### [What you are asked to do]
Only the lines from the first one through the line with "return [(0.0, recess, 0.0), (cap, recess, 0.1), (cap, depth" should be printed, exactly as they appear.

### [Given material]

--- --- ---

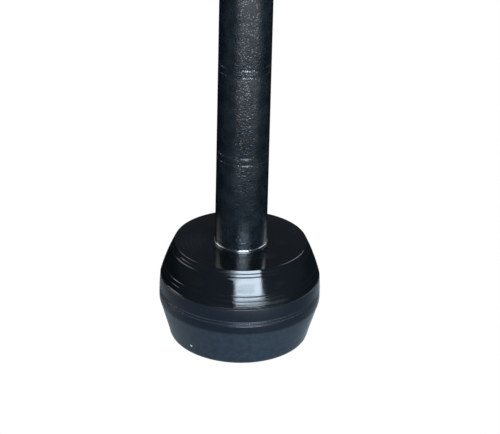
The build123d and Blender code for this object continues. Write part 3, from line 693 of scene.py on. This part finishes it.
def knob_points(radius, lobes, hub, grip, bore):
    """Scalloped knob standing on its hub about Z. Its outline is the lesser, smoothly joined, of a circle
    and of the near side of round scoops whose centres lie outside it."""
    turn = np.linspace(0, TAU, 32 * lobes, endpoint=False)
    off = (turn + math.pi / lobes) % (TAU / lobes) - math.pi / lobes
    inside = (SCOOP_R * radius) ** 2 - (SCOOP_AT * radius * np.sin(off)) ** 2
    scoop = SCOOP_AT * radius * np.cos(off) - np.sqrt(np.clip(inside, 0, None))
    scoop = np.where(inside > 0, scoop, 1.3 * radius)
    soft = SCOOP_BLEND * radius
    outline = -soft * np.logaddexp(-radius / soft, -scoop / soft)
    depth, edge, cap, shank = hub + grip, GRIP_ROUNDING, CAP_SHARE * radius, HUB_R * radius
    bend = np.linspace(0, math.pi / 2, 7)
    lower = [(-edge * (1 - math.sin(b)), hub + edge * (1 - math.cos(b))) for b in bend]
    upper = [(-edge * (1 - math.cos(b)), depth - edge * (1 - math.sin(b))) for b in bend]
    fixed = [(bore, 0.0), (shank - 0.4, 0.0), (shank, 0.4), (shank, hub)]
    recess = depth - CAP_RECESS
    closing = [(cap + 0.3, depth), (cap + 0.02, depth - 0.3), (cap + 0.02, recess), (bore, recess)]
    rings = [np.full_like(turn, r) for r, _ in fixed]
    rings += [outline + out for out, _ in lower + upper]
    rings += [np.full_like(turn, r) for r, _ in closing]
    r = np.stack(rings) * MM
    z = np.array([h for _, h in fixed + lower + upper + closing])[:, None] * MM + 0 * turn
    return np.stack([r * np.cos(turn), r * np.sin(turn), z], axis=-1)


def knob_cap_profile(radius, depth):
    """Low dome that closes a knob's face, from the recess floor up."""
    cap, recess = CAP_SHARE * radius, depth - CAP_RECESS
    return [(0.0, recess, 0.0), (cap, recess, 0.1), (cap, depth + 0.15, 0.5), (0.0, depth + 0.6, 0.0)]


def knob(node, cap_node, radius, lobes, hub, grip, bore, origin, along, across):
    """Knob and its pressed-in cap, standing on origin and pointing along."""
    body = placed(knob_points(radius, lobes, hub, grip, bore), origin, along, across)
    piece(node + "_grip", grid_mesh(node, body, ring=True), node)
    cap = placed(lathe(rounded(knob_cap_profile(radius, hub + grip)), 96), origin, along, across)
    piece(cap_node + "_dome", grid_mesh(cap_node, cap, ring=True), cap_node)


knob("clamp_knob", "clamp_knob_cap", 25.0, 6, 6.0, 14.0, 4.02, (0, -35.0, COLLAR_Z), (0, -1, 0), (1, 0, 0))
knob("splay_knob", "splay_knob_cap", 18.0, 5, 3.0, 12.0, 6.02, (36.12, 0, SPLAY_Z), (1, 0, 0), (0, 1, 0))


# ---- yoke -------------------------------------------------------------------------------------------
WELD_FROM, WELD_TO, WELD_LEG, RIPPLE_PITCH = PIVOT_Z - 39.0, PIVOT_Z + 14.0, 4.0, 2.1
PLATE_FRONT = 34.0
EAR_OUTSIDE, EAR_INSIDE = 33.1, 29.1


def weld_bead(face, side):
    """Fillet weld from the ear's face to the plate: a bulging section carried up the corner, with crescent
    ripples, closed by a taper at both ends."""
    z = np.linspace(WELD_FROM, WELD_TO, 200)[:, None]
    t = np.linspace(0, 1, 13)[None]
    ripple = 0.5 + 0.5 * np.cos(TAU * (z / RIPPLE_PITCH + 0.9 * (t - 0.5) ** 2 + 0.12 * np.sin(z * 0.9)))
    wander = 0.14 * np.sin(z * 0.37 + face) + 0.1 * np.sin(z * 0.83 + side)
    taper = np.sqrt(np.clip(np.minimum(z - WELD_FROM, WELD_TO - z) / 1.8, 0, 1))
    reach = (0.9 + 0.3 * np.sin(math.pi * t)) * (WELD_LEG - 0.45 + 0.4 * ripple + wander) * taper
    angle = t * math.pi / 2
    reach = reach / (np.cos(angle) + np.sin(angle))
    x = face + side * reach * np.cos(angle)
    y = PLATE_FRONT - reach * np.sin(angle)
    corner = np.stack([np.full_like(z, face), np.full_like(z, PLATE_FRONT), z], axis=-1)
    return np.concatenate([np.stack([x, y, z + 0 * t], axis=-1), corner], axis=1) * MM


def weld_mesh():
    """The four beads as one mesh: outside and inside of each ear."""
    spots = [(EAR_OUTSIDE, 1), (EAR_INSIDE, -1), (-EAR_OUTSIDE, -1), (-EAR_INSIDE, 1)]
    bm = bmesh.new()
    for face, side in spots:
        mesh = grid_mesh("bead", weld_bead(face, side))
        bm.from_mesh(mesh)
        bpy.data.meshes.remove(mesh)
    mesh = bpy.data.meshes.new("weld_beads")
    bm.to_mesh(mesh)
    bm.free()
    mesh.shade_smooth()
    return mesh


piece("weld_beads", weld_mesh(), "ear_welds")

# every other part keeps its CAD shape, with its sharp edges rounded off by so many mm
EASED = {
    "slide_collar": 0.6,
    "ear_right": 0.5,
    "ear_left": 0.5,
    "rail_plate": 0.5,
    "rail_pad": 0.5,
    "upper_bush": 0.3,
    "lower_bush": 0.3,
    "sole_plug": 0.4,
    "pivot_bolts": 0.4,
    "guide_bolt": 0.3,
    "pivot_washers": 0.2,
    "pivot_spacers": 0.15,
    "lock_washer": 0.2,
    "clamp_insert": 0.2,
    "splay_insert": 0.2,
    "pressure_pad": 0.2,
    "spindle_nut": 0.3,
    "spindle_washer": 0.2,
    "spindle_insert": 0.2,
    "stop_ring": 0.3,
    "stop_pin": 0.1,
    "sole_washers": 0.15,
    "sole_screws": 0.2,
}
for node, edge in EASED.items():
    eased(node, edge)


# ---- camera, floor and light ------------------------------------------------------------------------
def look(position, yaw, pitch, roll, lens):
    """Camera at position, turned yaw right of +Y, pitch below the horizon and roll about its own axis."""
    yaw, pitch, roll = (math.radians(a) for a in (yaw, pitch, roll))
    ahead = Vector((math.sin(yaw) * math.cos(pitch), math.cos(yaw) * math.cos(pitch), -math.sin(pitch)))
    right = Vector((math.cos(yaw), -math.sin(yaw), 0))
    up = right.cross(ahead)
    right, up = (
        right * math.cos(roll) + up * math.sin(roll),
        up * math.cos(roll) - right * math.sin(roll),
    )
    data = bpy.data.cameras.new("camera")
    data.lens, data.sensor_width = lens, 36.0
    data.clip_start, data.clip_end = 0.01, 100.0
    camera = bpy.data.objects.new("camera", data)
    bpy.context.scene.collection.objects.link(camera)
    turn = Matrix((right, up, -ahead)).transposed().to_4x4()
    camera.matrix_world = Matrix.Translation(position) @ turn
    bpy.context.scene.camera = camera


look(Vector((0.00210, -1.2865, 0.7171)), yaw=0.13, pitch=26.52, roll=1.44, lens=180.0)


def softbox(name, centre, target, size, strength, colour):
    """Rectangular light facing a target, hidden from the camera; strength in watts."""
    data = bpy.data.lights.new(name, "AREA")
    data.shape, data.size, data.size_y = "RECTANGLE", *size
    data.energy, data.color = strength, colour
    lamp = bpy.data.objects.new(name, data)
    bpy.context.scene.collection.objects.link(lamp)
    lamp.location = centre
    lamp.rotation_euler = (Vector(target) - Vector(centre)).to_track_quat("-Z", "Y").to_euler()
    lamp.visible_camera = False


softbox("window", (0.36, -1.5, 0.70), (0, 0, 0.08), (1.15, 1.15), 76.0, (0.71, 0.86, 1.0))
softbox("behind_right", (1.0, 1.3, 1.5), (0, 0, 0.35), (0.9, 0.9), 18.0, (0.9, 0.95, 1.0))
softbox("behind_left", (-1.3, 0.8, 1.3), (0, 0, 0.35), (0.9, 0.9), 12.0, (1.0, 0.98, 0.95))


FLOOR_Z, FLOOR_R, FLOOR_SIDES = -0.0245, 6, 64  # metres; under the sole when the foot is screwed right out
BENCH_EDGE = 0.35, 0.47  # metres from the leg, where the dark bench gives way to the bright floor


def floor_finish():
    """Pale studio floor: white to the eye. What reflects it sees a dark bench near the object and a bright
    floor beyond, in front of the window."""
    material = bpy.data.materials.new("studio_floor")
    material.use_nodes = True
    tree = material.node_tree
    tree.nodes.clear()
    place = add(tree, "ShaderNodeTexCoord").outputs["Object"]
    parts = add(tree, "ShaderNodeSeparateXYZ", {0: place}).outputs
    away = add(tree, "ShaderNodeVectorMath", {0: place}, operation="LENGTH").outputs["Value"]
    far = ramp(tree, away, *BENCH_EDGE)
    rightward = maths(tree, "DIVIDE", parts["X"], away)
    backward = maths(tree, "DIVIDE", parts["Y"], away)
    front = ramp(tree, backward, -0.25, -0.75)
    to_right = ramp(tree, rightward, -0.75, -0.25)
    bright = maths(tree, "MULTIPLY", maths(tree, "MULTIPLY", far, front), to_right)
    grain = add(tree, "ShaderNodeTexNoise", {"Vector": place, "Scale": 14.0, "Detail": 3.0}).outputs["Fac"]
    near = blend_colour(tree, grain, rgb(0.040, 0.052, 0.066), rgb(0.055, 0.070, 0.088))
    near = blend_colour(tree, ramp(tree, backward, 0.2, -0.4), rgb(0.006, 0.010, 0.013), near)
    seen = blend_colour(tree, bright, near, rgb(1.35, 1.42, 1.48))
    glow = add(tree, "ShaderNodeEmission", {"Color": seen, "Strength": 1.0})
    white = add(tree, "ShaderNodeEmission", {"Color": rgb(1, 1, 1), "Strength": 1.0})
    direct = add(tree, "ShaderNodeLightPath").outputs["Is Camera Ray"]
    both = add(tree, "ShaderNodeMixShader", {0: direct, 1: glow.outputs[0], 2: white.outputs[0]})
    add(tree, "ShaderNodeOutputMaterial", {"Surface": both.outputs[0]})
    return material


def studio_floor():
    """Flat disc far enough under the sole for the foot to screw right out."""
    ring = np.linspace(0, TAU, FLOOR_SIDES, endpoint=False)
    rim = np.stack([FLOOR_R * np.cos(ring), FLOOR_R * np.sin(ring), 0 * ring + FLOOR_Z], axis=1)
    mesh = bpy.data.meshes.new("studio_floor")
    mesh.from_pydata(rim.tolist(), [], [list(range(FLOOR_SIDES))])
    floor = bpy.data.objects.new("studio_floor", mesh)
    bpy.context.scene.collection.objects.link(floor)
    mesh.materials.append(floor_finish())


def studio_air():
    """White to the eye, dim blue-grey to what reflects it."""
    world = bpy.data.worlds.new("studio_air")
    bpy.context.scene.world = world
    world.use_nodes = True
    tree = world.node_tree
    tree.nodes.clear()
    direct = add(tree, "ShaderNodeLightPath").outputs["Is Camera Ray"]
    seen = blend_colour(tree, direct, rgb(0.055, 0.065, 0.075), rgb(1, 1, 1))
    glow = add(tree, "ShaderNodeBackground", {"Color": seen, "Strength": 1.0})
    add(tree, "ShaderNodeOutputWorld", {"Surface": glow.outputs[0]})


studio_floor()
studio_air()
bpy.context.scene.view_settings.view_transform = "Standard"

--- --- ---

### [Answer to this exercise]
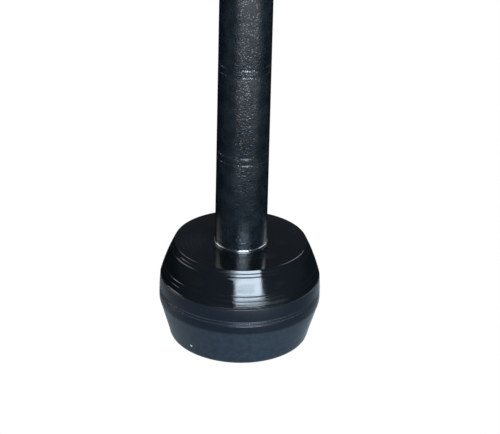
The build123d and Blender code for this object continues. Write part 3, from line 693 of scene.py on. This part finishes it.
def knob_points(radius, lobes, hub, grip, bore):
    """Scalloped knob standing on its hub about Z. Its outline is the lesser, smoothly joined, of a circle
    and of the near side of round scoops whose centres lie outside it."""
    turn = np.linspace(0, TAU, 32 * lobes, endpoint=False)
    off = (turn + math.pi / lobes) % (TAU / lobes) - math.pi / lobes
    inside = (SCOOP_R * radius) ** 2 - (SCOOP_AT * radius * np.sin(off)) ** 2
    scoop = SCOOP_AT * radius * np.cos(off) - np.sqrt(np.clip(inside, 0, None))
    scoop = np.where(inside > 0, scoop, 1.3 * radius)
    soft = SCOOP_BLEND * radius
    outline = -soft * np.logaddexp(-radius / soft, -scoop / soft)
    depth, edge, cap, shank = hub + grip, GRIP_ROUNDING, CAP_SHARE * radius, HUB_R * radius
    bend = np.linspace(0, math.pi / 2, 7)
    lower = [(-edge * (1 - math.sin(b)), hub + edge * (1 - math.cos(b))) for b in bend]
    upper = [(-edge * (1 - math.cos(b)), depth - edge * (1 - math.sin(b))) for b in bend]
    fixed = [(bore, 0.0), (shank - 0.4, 0.0), (shank, 0.4), (shank, hub)]
    recess = depth - CAP_RECESS
    closing = [(cap + 0.3, depth), (cap + 0.02, depth - 0.3), (cap + 0.02, recess), (bore, recess)]
    rings = [np.full_like(turn, r) for r, _ in fixed]
    rings += [outline + out for out, _ in lower + upper]
    rings += [np.full_like(turn, r) for r, _ in closing]
    r = np.stack(rings) * MM
    z = np.array([h for _, h in fixed + lower + upper + closing])[:, None] * MM + 0 * turn
    return np.stack([r * np.cos(turn), r * np.sin(turn), z], axis=-1)


def knob_cap_profile(radius, depth):
    """Low dome that closes a knob's face, from the recess floor up."""
    cap, recess = CAP_SHARE * radius, depth - CAP_RECESS
    return [(0.0, recess, 0.0), (cap, recess, 0.1), (cap, depth + 0.15, 0.5), (0.0, depth + 0.6, 0.0)]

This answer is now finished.